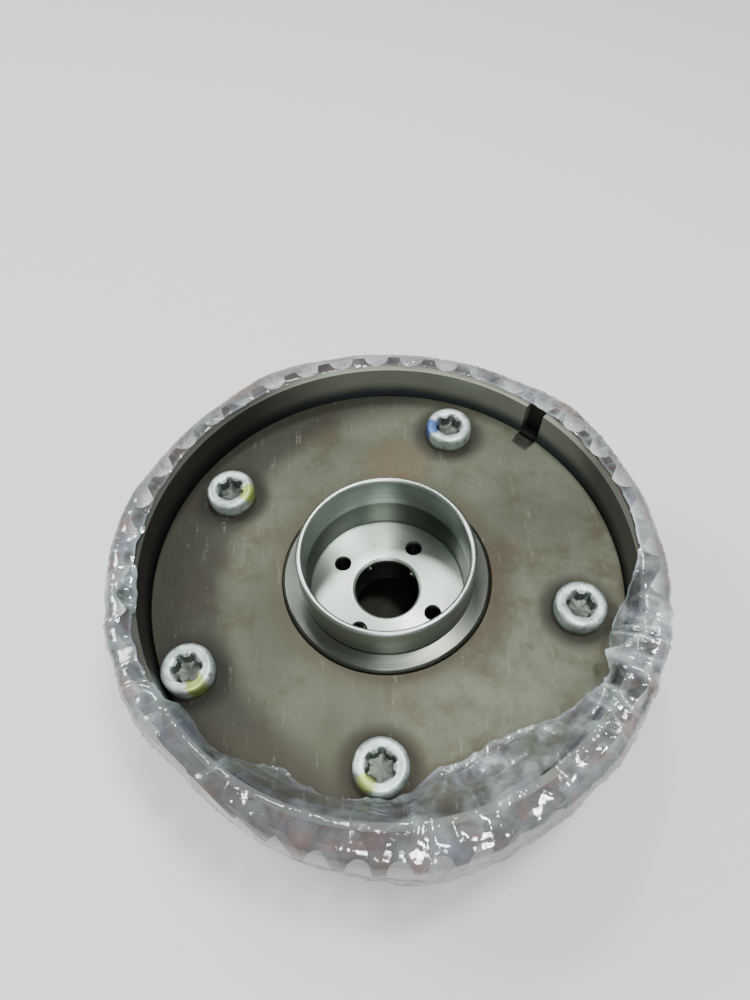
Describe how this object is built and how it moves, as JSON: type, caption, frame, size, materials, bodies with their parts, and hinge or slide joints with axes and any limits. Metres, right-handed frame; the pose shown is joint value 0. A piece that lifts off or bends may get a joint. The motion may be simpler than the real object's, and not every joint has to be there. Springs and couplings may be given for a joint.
{
  "type": "camshaft phaser pulley",
  "caption": "Flywheel-like belt-driven camshaft wheel with a vane phaser inside: toothed rim, bolted covers, polished journal sleeve and a turning rotor.",
  "frame": {"origin": "centre of the seat for the camshaft's nose, at the bottom of the socket in the journal sleeve", "axes": "+Z along the wheel's axis, out of the socket towards the camshaft; +X and +Y in the plane of the wheel"},
  "size_m": [0.1213, 0.1212, 0.0411],
  "materials": {
    "sintered_steel": "dark sintered steel",
    "stained_steel": "dull steel with oil and rust stains",
    "cover_steel": "turned steel",
    "bright_steel": "ground and polished",
    "machined_steel": "fine turned",
    "zinc_screw": "pale zinc",
    "hardened_steel": "ground",
    "spring_steel": "drawn wire",
    "seal_plastic": "filled plastic",
    "black_rubber": "moulded rubber",
    "clear_film": "clear crinkled film"
  },
  "bodies": {
    "housing": {"pulley_housing": "sintered_steel", "rear_cover": "stained_steel", "front_cover": "cover_steel", "rear_cover_oring": "black_rubber", "front_cover_oring": "black_rubber", "cover_screws": "zinc_screw", "cover_dowels": "hardened_steel", "lobe_seals": "seal_plastic", "lobe_seal_springs": "spring_steel", "lock_pin_seat": "hardened_steel", "centre_plug": "cover_steel", "plug_oring": "black_rubber", "film_wrap": "clear_film"},
    "rotor": {"rotor": "machined_steel", "journal_sleeve": "bright_steel", "vane_seals": "seal_plastic", "vane_seal_springs": "spring_steel", "lock_pin_sleeve": "hardened_steel", "lock_pin_cap": "hardened_steel", "lock_pin_spring": "spring_steel"},
    "lock_pin": {"lock_pin": "hardened_steel"}
  },
  "joints": [
    {"name": "rotor_turn", "type": "hinge", "parent": "housing", "child": "rotor", "pos_m": [0, 0, 0], "axis": [0, 0, 1], "range_deg": [0, 22]},
    {"name": "lock_pin_slide", "type": "slide", "parent": "rotor", "child": "lock_pin", "axis": [0, 0, 1], "range_m": [0, 0.0024], "stiffness_N_per_m": 400, "springref_m": -0.004, "deforming": ["lock_pin_spring"]}
  ]
}
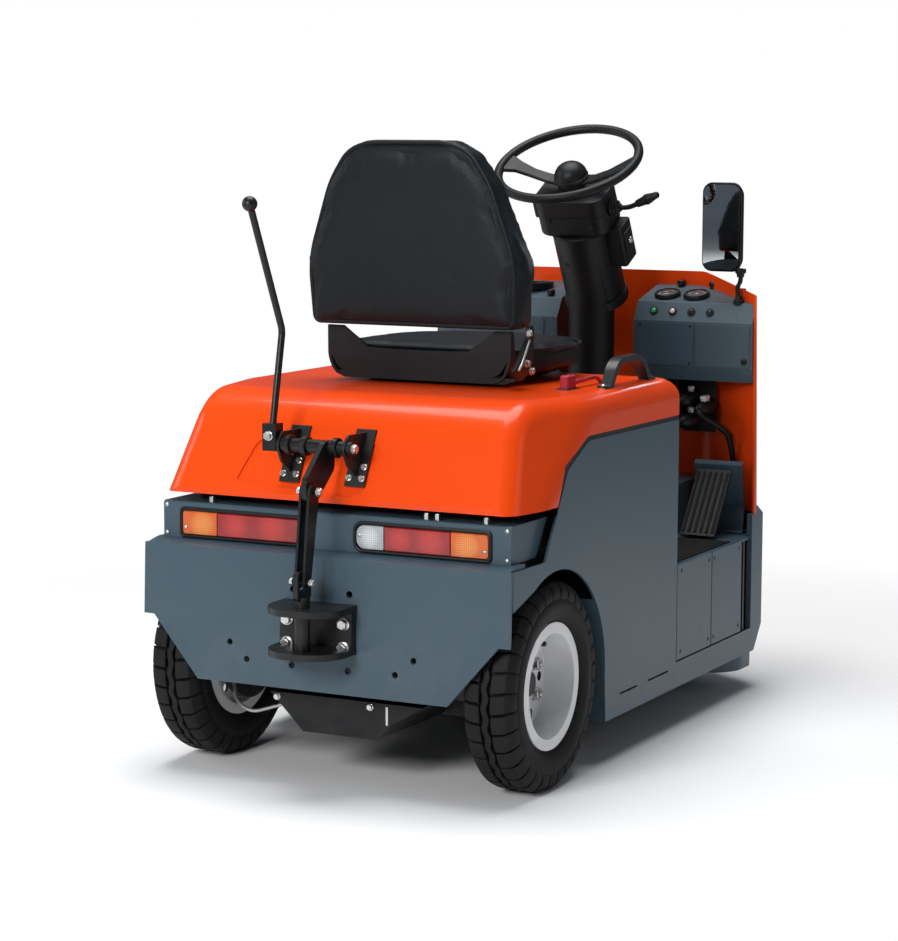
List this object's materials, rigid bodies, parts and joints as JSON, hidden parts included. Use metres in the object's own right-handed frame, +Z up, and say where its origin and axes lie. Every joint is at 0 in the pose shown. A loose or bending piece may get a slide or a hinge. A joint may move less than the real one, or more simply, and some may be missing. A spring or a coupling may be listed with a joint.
{
  "type": "airport baggage tug",
  "caption": "Small seated electric tow tractor on three wheels, with a driver's seat, a steering column behind an upright cowl and a drop-pin hitch.",
  "frame": {"origin": "centre of the bounding box on the ground", "axes": "+Z up; the tug drives towards -Y, so its hitch is at +Y; its right side is at -X"},
  "size_m": [0.766, 1.48, 1.2168],
  "materials": {
    "body_paint": "semi-gloss blue-grey paint with road dust",
    "orange_paint": "semi-gloss orange paint, faded on top",
    "black_paint": "satin black paint",
    "battery_case": "dull dark case",
    "hitch_steel": "worn dark cast steel",
    "bright_steel": "worn bare steel",
    "chrome_bar": "bright plated bar",
    "black_plastic": "matt black moulding",
    "grey_plastic": "matt dark grey moulding",
    "vinyl": "dark vinyl with a fine grain",
    "white_rim": "gloss off-white paint",
    "hub_steel": "dull dark hub with bright nuts",
    "tyre_rubber": "dusty black rubber",
    "red_lens": "clear red lens",
    "amber_lens": "clear amber lens",
    "clear_lens": "clear ribbed lens"
  },
  "bodies": {
    "chassis": {"chassis_frame": "black_paint", "rear_plate": "body_paint", "tail_section": "body_paint", "lens_red": "red_lens", "lens_amber": "amber_lens", "lens_clear": "clear_lens", "hood": "orange_paint", "side_panel_left": "body_paint", "side_panel_right": "body_paint", "seam_trims": "black_plastic", "step_panels": "body_paint", "floor_plate": "body_paint", "bulkhead": "body_paint", "front_wheelhouse": "body_paint", "front_cowl": "orange_paint", "front_valance": "body_paint", "front_guard": "body_paint", "headlamps": "clear_lens", "dash_right": "grey_plastic", "dash_left": "grey_plastic", "dash_dials": "grey_plastic", "column_cover": "black_plastic", "column_shroud": "black_plastic", "steering_gear": "black_paint", "direction_lever": "black_plastic", "pedals": "black_paint", "seat_base": "black_paint", "seat_cushion": "vinyl", "seat_back": "vinyl", "grab_handle": "chrome_bar", "mirror_head": "black_plastic", "battery_block": "battery_case", "drive_axle": "black_paint", "drive_cover": "black_plastic", "hitch_bracket": "hitch_steel", "lever_brackets": "black_paint"},
    "rear_wheel_left": {"rear_tyre_left": "tyre_rubber", "rear_rim_left": "white_rim", "rear_hub_left": "hub_steel"},
    "rear_wheel_right": {"rear_tyre_right": "tyre_rubber", "rear_rim_right": "white_rim", "rear_hub_right": "hub_steel"},
    "fork": {"front_fork": "black_paint"},
    "front_wheel": {"front_tyre": "tyre_rubber", "front_rim": "white_rim", "front_hub": "hub_steel"},
    "wheel_column": {"steering_wheel": "black_plastic"},
    "lever": {"release_lever": "hitch_steel"},
    "link": {"hitch_link": "hitch_steel"},
    "drop_pin": {"hitch_pin": "bright_steel"}
  },
  "joints": [
    {"name": "rear_left_spin", "type": "hinge", "parent": "chassis", "child": "rear_wheel_left", "pos_m": [0.331, 0.431, 0.195], "axis": [1, 0, 0], "continuous": true},
    {"name": "rear_right_spin", "type": "hinge", "parent": "chassis", "child": "rear_wheel_right", "pos_m": [-0.331, 0.431, 0.195], "axis": [1, 0, 0], "continuous": true},
    {"name": "steer", "type": "hinge", "parent": "chassis", "child": "fork", "pos_m": [0, -0.489, 0.45], "axis": [0, 0, 1], "range_deg": [-75, 75]},
    {"name": "front_spin", "type": "hinge", "parent": "fork", "child": "front_wheel", "pos_m": [0, -0.489, 0.195], "axis": [1, 0, 0], "continuous": true},
    {"name": "steering_wheel_turn", "type": "hinge", "parent": "chassis", "child": "wheel_column", "pos_m": [0, -0.431, 1.134], "axis": [0, 0.4756, 0.8796], "range_deg": [-600, 600]},
    {"name": "lever_pull", "type": "hinge", "parent": "chassis", "child": "lever", "pos_m": [0.117, 0.601, 0.632], "axis": [1, 0, 0], "range_deg": [0, 45]},
    {"name": "link_swing", "type": "hinge", "parent": "lever", "child": "link", "pos_m": [0, 0.667, 0.559], "axis": [1, 0, 0], "range_deg": [-60, 0]},
    {"name": "pin_lift", "type": "slide", "parent": "chassis", "child": "drop_pin", "axis": [0, 0, 1], "range_m": [0, 0.07]}
  ],
  "couplings": [
    {"joint": "steering_wheel_turn", "follows": "steer", "ratio": 8},
    {"joint": "link_swing", "follows": "lever_pull", "ratio": -1.2527},
    {"joint": "pin_lift", "follows": "lever_pull", "m_per_rad": 0.0834}
  ]
}
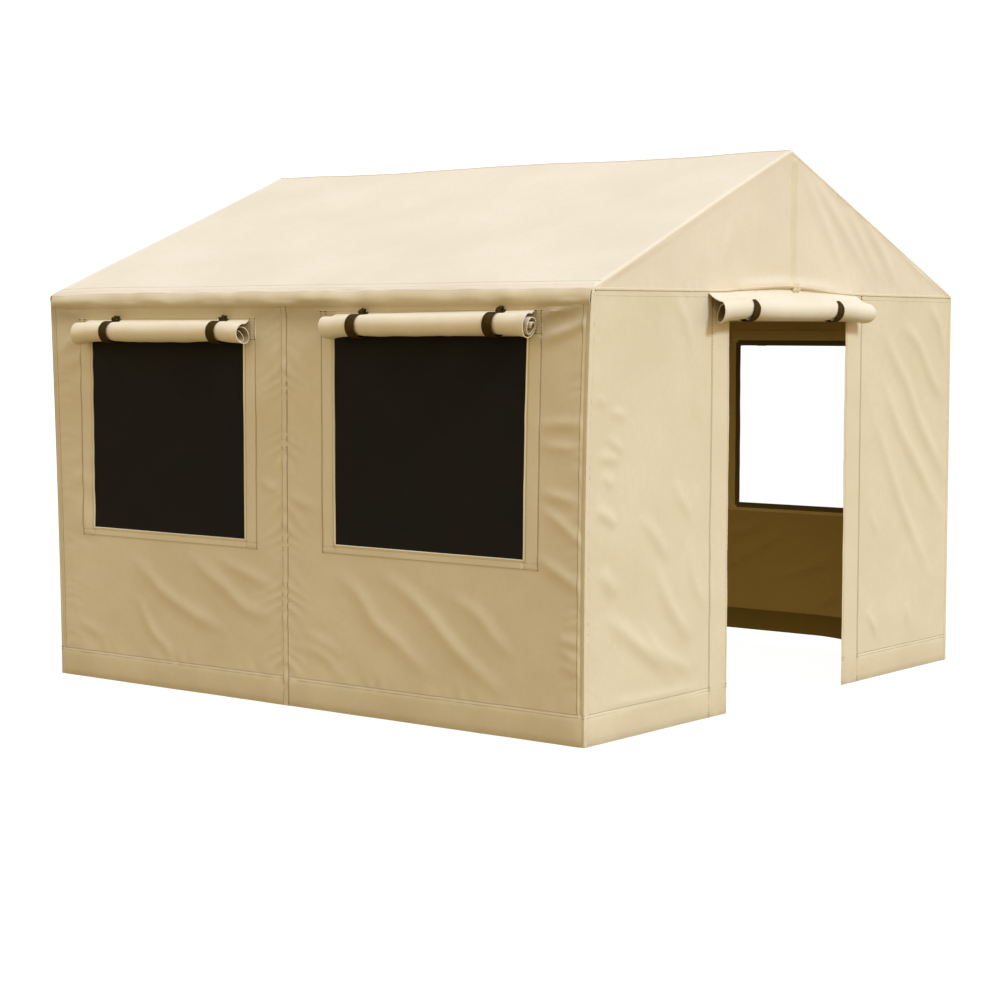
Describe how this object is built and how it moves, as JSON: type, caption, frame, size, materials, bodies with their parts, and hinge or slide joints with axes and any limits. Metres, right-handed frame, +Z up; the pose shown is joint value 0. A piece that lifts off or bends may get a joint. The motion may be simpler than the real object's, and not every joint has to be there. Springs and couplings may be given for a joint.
{
  "type": "cabin tent",
  "caption": "Canvas cabin tent with straight walls and a gable roof on a steel tube frame, open doorway in one end, mesh windows under rolled flaps.",
  "frame": {"origin": "on the ground under the middle of the tent", "axes": "+Z up, +X along the ridge towards the doorway, -Y out of the front wall, the long wall on the left of the doorway as it is seen in the picture"},
  "size_m": [3.295, 3.251, 2.42],
  "materials": {
    "canvas": "plain woven cotton canvas, sand coloured, matt",
    "screen": "fine black insect mesh",
    "webbing": "dark brown webbing",
    "steel": "galvanised tube"
  },
  "bodies": {
    "root": {"roof_front": "canvas", "wall_front_left": "canvas", "screen_front_left": "screen", "flap_front_left": "canvas", "straps_front_left": "webbing", "wall_front_right": "canvas", "screen_front_right": "screen", "flap_front_right": "canvas", "straps_front_right": "webbing", "post_front_far": "steel", "rafter_front_far": "steel", "post_front_middle": "steel", "rafter_front_middle": "steel", "post_front_door": "steel", "rafter_front_door": "steel", "eave_rail_front_far": "steel", "eave_rail_front_door": "steel", "roof_rear": "canvas", "wall_rear_left": "canvas", "screen_rear_left": "screen", "flap_rear_left": "canvas", "straps_rear_left": "webbing", "wall_rear_right": "canvas", "screen_rear_right": "screen", "flap_rear_right": "canvas", "straps_rear_right": "webbing", "post_rear_far": "steel", "rafter_rear_far": "steel", "post_rear_middle": "steel", "rafter_rear_middle": "steel", "post_rear_door": "steel", "rafter_rear_door": "steel", "eave_rail_rear_far": "steel", "eave_rail_rear_door": "steel", "wall_door_left": "canvas", "wall_door_right": "canvas", "gable_door": "canvas", "flap_door": "canvas", "straps_door": "webbing", "wall_far_end": "canvas", "gable_far_end": "canvas", "screen_far_end": "screen", "flap_far_end": "canvas", "straps_far_end": "webbing", "ridge_pole": "steel"}
  },
  "joints": []
}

---+---

> _Written problem_: Identify each line of the material where the word "limits" shows up, and copy it.

> _Solution_:
Describe how this object is built and how it moves, as JSON: type, caption, frame, size, materials, bodies with their parts, and hinge or slide joints with axes and any limits. Metres, right-handed frame; the pose shown is joint value 0. A piece that lifts off or bends may get a joint. The motion may be simpler than the real object's, and not every joint has to be there. Springs and couplings may be given for a joint.
Describe how this object is built and how it moves, as JSON: type, caption, frame, size, materials, bodies with their parts, and hinge or slide joints with axes and any limits. Metres, right-handed frame, +Z up; the pose shown is joint value 0. A piece that lifts off or bends may get a joint. The motion may be simpler than the real object's, and not every joint has to be there. Springs and couplings may be given for a joint.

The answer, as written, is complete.